-- START --

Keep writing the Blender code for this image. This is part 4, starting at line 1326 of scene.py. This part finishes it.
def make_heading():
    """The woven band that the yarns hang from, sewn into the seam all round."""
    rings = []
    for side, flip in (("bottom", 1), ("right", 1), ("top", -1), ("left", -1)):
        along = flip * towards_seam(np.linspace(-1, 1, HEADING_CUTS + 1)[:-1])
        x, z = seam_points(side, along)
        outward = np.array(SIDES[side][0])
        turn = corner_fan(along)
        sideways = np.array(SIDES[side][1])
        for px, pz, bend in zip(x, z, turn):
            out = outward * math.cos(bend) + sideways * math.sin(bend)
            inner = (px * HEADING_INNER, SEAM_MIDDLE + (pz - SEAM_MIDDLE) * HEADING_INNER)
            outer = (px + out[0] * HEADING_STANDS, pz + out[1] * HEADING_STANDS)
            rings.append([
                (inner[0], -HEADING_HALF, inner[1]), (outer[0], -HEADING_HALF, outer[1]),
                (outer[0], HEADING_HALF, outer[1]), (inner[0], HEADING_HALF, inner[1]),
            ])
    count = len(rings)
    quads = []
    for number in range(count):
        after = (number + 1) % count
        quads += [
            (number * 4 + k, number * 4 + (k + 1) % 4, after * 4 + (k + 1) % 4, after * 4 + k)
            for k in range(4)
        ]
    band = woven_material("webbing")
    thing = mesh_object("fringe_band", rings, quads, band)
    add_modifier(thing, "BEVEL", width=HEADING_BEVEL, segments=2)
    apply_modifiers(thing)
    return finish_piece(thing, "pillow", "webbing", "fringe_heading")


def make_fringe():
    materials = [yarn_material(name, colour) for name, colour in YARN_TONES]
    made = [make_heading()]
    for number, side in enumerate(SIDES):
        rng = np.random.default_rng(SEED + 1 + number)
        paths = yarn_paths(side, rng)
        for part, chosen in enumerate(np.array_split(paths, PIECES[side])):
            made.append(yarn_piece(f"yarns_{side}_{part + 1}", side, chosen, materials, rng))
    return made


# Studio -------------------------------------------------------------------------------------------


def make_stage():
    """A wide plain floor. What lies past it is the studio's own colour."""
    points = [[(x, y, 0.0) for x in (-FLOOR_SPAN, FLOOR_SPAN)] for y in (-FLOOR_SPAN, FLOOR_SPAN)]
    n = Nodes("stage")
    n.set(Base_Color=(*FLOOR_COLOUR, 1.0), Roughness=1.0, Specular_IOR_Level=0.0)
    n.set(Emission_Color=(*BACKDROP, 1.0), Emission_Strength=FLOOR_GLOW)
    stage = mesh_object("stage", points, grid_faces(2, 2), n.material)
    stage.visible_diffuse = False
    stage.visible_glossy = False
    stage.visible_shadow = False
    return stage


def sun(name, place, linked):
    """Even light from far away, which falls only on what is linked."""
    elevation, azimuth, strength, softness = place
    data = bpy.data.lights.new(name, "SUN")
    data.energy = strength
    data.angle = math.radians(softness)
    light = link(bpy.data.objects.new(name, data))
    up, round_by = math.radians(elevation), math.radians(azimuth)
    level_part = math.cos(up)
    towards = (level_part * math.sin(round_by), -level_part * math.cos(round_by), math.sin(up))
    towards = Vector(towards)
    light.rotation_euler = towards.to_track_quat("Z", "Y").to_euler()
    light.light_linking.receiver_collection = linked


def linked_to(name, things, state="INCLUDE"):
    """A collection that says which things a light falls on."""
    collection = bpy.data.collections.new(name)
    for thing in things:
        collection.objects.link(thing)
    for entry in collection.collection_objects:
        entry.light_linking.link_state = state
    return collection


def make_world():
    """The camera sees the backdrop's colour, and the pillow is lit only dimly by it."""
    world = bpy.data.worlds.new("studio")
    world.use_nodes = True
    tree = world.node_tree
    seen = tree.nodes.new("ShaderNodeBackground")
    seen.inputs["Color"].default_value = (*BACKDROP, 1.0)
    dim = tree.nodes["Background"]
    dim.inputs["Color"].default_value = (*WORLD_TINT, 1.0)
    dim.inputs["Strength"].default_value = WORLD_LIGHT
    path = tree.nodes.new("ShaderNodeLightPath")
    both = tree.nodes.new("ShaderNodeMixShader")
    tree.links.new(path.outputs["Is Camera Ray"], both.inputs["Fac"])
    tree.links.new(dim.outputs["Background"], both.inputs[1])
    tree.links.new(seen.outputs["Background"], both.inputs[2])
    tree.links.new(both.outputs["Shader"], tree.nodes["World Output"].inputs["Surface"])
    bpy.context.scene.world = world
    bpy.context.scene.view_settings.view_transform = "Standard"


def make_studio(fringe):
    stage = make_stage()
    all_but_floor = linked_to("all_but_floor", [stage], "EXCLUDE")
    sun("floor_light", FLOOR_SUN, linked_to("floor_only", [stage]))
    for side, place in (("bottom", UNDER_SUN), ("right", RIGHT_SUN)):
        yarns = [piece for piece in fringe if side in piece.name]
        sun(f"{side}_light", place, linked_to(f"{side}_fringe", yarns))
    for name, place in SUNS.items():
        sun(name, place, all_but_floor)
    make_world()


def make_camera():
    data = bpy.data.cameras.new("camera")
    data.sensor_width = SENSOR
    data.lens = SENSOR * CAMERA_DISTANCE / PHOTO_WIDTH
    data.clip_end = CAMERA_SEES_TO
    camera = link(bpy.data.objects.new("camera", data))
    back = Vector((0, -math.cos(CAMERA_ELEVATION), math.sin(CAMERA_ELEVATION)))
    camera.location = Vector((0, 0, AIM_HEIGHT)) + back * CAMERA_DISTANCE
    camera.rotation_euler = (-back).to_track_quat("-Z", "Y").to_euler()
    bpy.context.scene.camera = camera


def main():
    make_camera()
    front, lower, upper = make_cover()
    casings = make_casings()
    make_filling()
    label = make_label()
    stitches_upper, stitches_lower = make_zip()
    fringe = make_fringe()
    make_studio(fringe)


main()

-- END --
-- START --

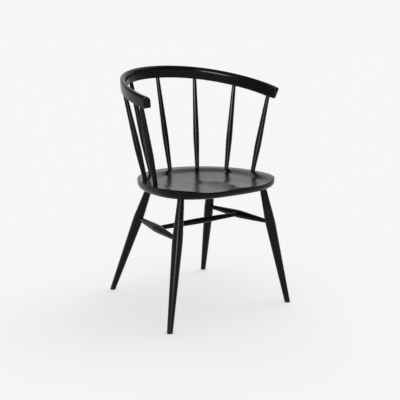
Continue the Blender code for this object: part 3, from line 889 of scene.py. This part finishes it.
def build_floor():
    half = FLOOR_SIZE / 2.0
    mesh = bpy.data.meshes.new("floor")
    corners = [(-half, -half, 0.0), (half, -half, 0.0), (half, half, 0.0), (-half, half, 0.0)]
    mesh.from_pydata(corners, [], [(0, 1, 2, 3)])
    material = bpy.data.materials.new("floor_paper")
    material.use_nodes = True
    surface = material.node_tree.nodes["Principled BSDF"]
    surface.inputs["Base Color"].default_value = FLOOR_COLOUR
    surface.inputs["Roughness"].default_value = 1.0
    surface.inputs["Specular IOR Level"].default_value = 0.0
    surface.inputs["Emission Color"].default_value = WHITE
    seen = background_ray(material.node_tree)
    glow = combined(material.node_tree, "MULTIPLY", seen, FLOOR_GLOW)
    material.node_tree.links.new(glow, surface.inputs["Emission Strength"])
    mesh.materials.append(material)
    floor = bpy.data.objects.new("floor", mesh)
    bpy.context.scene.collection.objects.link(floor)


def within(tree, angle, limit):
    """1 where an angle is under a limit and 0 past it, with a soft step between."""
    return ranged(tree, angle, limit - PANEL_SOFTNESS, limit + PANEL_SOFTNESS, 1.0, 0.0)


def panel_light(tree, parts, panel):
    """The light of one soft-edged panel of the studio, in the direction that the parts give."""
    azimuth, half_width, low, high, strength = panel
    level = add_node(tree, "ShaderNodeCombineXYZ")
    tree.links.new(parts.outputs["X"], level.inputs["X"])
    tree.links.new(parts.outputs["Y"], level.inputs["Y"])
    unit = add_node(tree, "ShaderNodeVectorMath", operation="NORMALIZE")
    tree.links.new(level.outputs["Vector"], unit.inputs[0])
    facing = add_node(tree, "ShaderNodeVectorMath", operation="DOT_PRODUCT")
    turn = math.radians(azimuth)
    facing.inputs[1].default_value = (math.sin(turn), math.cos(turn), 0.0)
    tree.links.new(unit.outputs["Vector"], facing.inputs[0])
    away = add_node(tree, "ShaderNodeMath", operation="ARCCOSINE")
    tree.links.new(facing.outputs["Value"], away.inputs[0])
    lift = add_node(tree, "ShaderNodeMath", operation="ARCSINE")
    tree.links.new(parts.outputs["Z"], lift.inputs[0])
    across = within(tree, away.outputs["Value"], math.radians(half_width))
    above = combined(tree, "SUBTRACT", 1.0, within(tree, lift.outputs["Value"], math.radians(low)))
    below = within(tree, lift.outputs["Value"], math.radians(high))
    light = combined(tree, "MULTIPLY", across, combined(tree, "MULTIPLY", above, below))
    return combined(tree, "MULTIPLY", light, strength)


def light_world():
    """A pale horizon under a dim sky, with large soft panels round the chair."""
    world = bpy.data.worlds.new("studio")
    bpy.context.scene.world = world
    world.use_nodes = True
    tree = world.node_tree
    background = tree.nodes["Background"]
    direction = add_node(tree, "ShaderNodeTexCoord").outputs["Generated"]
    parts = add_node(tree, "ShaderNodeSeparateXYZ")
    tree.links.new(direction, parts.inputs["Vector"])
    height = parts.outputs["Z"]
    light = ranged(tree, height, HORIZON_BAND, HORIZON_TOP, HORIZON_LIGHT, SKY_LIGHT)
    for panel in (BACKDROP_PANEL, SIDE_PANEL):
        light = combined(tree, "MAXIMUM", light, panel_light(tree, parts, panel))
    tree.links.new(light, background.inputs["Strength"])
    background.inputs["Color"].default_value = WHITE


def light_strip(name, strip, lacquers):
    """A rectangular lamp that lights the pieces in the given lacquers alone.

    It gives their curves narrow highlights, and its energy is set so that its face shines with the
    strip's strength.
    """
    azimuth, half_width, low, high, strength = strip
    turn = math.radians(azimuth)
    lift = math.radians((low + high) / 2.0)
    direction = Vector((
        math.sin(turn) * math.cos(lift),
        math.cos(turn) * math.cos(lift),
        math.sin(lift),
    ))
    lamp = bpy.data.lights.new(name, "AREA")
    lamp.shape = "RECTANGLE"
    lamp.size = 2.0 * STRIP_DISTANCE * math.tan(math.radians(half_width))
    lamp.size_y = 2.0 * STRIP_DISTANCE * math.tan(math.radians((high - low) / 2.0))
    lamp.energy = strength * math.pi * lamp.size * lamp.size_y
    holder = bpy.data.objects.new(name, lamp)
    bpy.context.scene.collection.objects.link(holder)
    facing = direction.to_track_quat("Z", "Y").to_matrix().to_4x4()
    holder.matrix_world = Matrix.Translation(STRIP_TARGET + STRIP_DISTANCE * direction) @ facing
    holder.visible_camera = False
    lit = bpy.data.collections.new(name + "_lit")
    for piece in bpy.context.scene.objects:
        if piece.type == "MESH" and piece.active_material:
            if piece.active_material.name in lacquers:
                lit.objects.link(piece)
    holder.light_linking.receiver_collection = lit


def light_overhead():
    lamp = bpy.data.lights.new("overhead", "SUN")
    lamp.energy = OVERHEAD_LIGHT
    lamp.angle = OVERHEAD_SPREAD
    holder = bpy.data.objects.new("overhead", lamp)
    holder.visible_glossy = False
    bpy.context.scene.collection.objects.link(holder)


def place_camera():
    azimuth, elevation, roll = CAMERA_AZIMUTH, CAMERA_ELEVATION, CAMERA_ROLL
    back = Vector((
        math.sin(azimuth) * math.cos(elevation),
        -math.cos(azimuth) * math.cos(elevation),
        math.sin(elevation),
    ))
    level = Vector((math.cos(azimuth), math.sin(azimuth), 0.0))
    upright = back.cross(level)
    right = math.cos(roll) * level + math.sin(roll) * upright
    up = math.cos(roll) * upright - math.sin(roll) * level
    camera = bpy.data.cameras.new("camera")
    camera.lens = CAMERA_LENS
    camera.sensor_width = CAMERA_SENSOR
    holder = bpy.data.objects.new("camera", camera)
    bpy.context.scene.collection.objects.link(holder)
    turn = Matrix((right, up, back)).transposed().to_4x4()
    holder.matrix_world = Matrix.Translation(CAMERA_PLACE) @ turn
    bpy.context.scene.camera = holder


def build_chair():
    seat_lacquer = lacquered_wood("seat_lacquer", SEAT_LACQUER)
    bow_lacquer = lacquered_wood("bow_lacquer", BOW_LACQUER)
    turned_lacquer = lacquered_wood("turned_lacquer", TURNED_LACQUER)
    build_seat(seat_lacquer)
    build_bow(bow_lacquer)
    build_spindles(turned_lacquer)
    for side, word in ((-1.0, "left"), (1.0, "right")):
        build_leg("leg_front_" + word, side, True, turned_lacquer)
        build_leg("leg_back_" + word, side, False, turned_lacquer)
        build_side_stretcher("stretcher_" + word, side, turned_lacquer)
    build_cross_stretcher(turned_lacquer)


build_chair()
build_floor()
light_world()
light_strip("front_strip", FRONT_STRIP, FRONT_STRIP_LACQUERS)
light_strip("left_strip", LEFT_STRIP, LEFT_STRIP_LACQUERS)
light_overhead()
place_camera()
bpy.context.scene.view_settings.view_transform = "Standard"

-- END --

* What is required *
This exercise asks for the lines from the line with "Continue the Blender" to the line with "return ranged(tree, angle, limit", both lines included, set down exactly and with nothing else.

* Solution *
Continue the Blender code for this object: part 3, from line 889 of scene.py. This part finishes it.
def build_floor():
    half = FLOOR_SIZE / 2.0
    mesh = bpy.data.meshes.new("floor")
    corners = [(-half, -half, 0.0), (half, -half, 0.0), (half, half, 0.0), (-half, half, 0.0)]
    mesh.from_pydata(corners, [], [(0, 1, 2, 3)])
    material = bpy.data.materials.new("floor_paper")
    material.use_nodes = True
    surface = material.node_tree.nodes["Principled BSDF"]
    surface.inputs["Base Color"].default_value = FLOOR_COLOUR
    surface.inputs["Roughness"].default_value = 1.0
    surface.inputs["Specular IOR Level"].default_value = 0.0
    surface.inputs["Emission Color"].default_value = WHITE
    seen = background_ray(material.node_tree)
    glow = combined(material.node_tree, "MULTIPLY", seen, FLOOR_GLOW)
    material.node_tree.links.new(glow, surface.inputs["Emission Strength"])
    mesh.materials.append(material)
    floor = bpy.data.objects.new("floor", mesh)
    bpy.context.scene.collection.objects.link(floor)


def within(tree, angle, limit):
    """1 where an angle is under a limit and 0 past it, with a soft step between."""
    return ranged(tree, angle, limit - PANEL_SOFTNESS, limit + PANEL_SOFTNESS, 1.0, 0.0)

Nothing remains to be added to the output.